People were so intrigued by 'Pulse Extra' that it brought the ratings up, and we became sort of 'untouchable.'  'Pulse Extra' was not produced by the news department…we were autonomous, and we boosted the ratings of the news show and they didn't mess with us." 

TAMPA'S FUNNIEST HOME VIDEOS

Jack was called in to supply production services for 'The Mary Ellen Show.'  "Mary Ellen occasionally did an adventure…one was at Sand Hill…another one in a deserted house on Bayshore Blvd.  We went in there and did a ghost adventure.  We put a sheet over Joe Wiezycki's wife and I double-exposed her so she would be walking around the house transparent, like a ghost.  That was one of the more thrilling adventures.  After a while I got tired of it with Pulse Extra and commercials, and asked Joe Wiezycki to take it over.  He got so intrigued with film he later made a couple of features."  


Ghostbusters!  Mary Ellen and a gang of kids chase 
ghosts in this adventure filmed by Jack Cosgrove

Jack was instrumental in creating a valuable tool for Roy Leep's weather department: A time lapse camera that recorded hurricane activities off the station's radar system.  Designed with the help of engineer Jack King, the 16mm setup allowed Leep to study the long-term patterns involved in an approaching hurricane...something that Channel 13 viewers found fascinating as well.



Cosgrove's time-lapse camera was a valuable tool
in Roy Leep's weather department.

Jack vividly recalls a trip with Leep aboard a 'Hurricane Hunter' airplane for a segment of 'Pulse Extra.'  The specially rigged Constellation wing's flapped up and down like a birds' as 160 mile per hour storm winds buffeted the photographer and meteorologist. 

LIFE AT 24 F.P.S.

In the early 60's, 'College Kaleidoscope' was on the air when racial issues such as segregation were of great concern to the country.  "When we were doing 'College Kaleidoscope' on film, we had featured U.S.F. and the University of Tampa, and St. Pete Junior College," recalls Jack. "I told them I wanted to do Gibbs College, which was a black college in St.
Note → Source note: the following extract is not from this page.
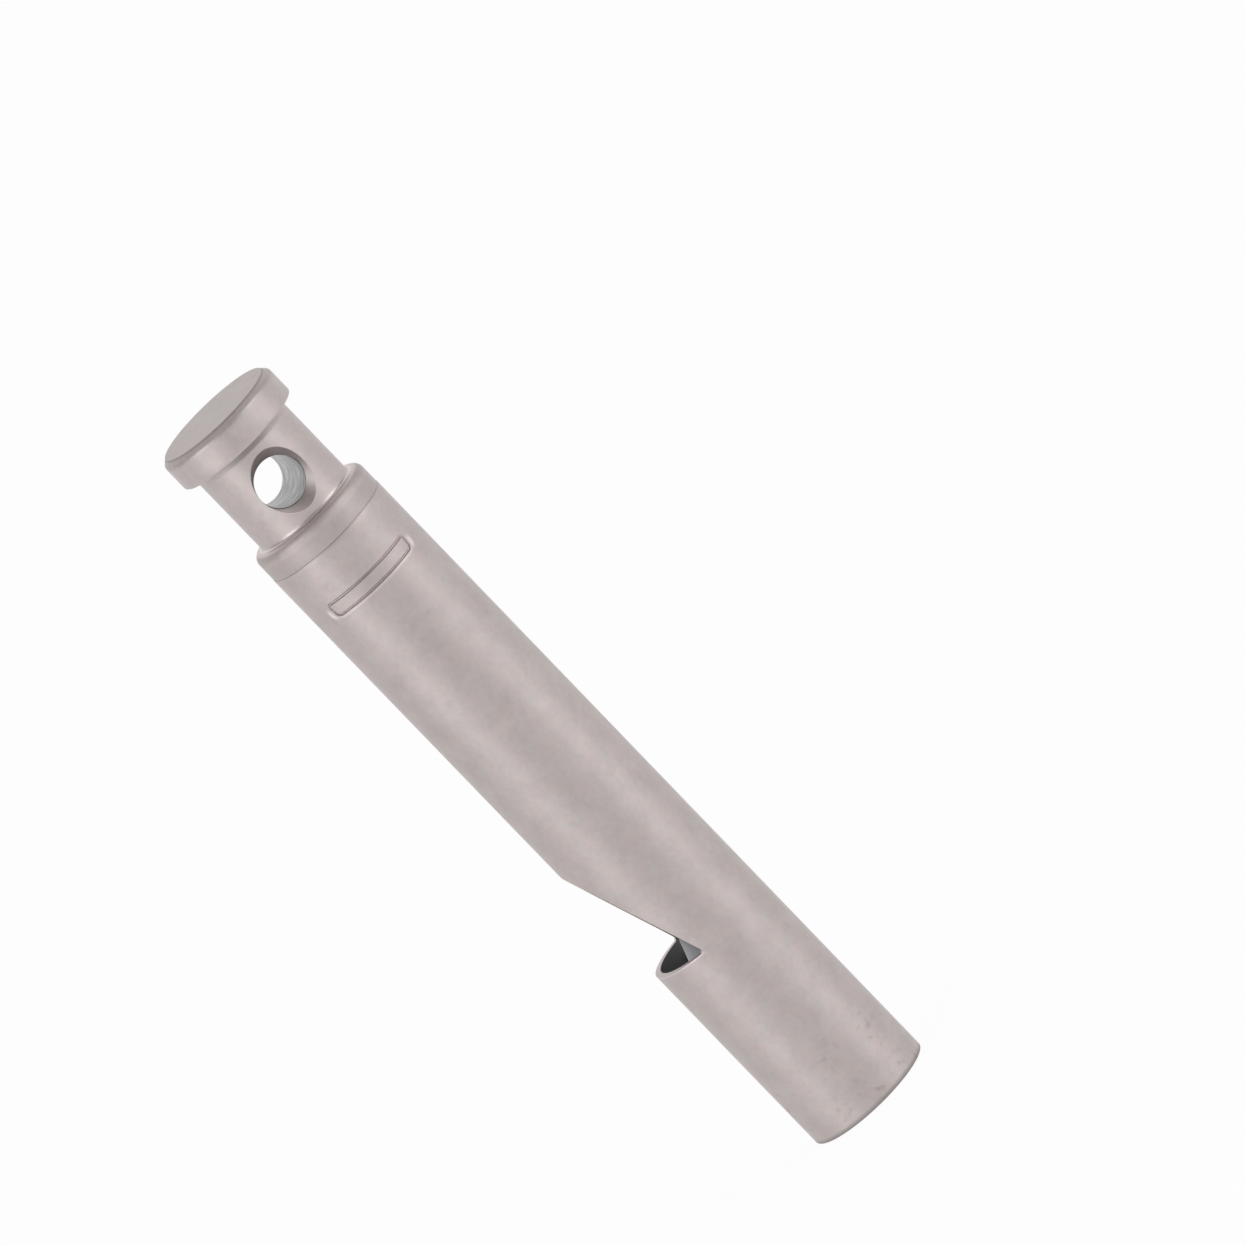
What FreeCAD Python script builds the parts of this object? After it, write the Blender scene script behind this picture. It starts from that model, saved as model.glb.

Pete.  We started doing that and always ate in their cafeteria.  Once I said 'It's our treat this time, let's go to a restaurant.'  Several guys looked at me and said 'We're game if you are.'  We integrated a restaurant out near the Skyway.  We sat in a corner, but nevertheless, got away with it."  

Andy Hardy joined the sports department in 1962, and Jack was there when Andy was given his first film assignment. "When Andy Hardy joined the station, he was given an old Bell and Howell and told to go shoot some film.  There's a strap on the bottom so you know which way to hold the camera.  Andy went out and when we processed his film, everything was shot upside-down."

Jack left the station in 1966 to join Bob Gilbert in producing educational films out-of-state for 18 months.  For the rest of the 60's, 70's, and 80's, Jack worked as a documentary cameraman and editor, camera operator on commercials, and producer of several documentaries.  One of Jack's more intense and high-profile jobs  was as cameraman for the 1980/1981 expeditions searching for the Titanic.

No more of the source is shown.